Second, Bennett said, "We handle all our vendors the same way. They all go through the same system and get paid."
If claims that should have ended up in front of the Sanitary Board did not, "We're gong to review that. I'm going to have them dig into it and see what he's talking about, and we'll make sure that if there's any administrative things that need to be dealt with (we will). We're not doing anything illegal, so if there's anything we need to get caught up on or anything else, we'll make it right."
"This is clearly a political attack," Bennett said. "He's been throwing out these things for the last couple years, accusing us of doing things and all this dramatic stuff (and) yet we've never found anything being done wrong."
The mayor added Goodwin obtained the information he was citing by way of a public information request made upon the city, so it was clearly in the system and not secreted away.
Walker, reached Tuesday afternoon called "patently false" Goodwin's claim that he works only for the city of Terre Haute and should be considered a city employee.
"I have other clients, (and) I have for years," he said.
He said he surely submitted invoices. "My process for submitting invoices has never changed" dating back to 2004, when he began doing work for Terre Haute, he said.

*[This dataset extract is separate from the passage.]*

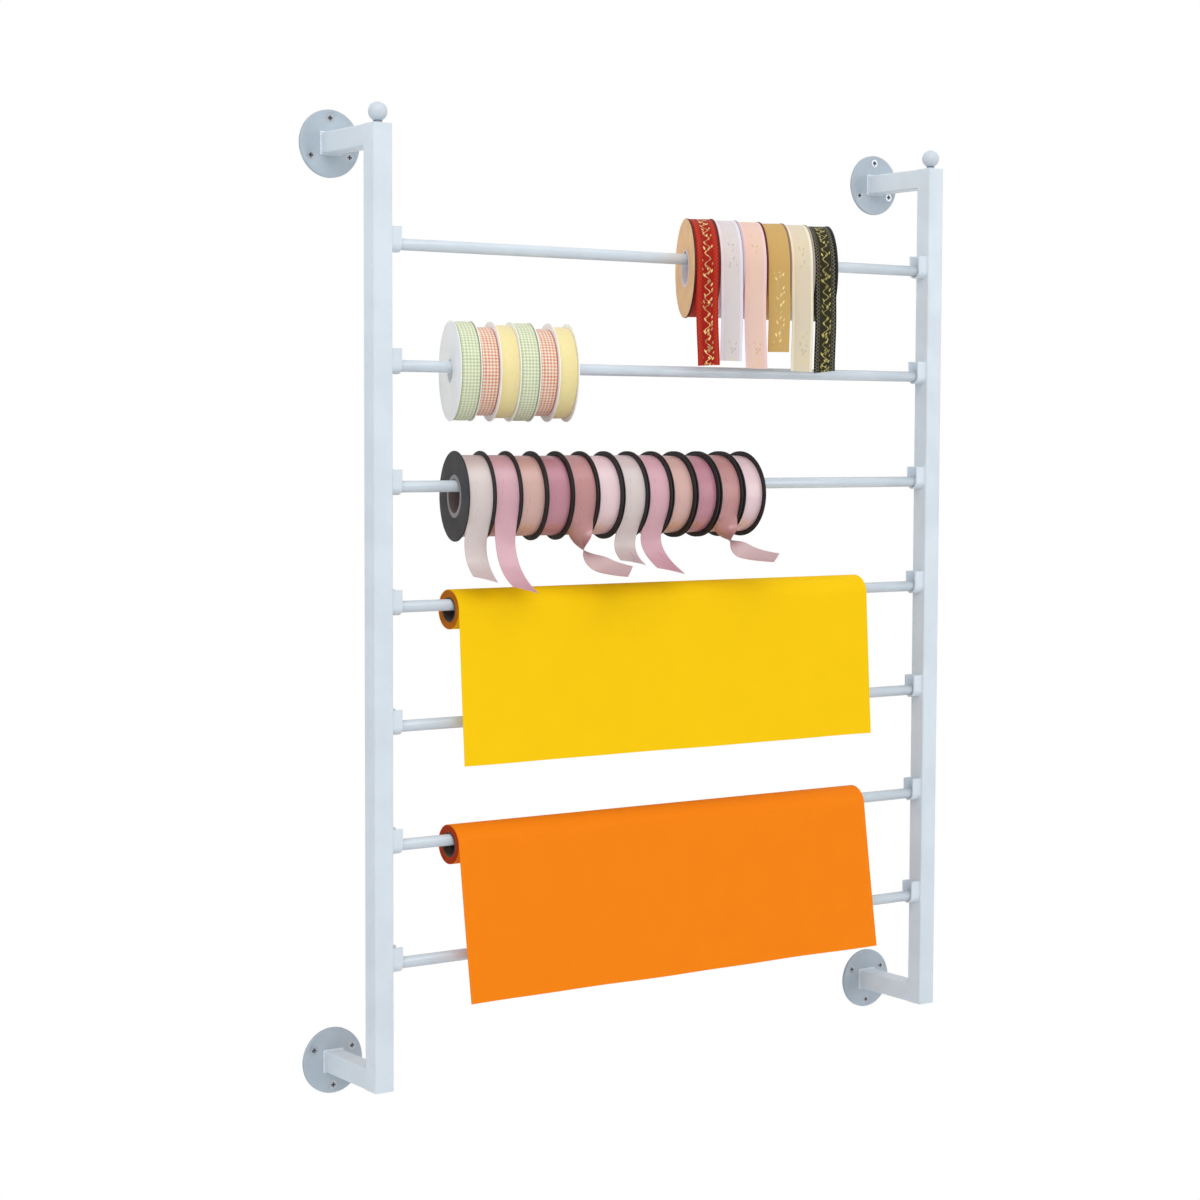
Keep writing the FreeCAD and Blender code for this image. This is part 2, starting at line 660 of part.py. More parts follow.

"There's nothing here," Walker said. "This is not a story; this is politically motivated."
The Sanitary Board expects a response from the city by its next meeting, which is scheduled for Wednesday, Nov. 6, its vice president said.
"The problem is, I have always contended, that the sanitary money should be in a separate fund, totally, not put into the general fund," Adams said. "Therefore, we'd control our own finances, and the general fund is (kept) away from the sanitary (funds) because this is not tax dollars. This is a user fee, and we seem to be using it as tax dollars."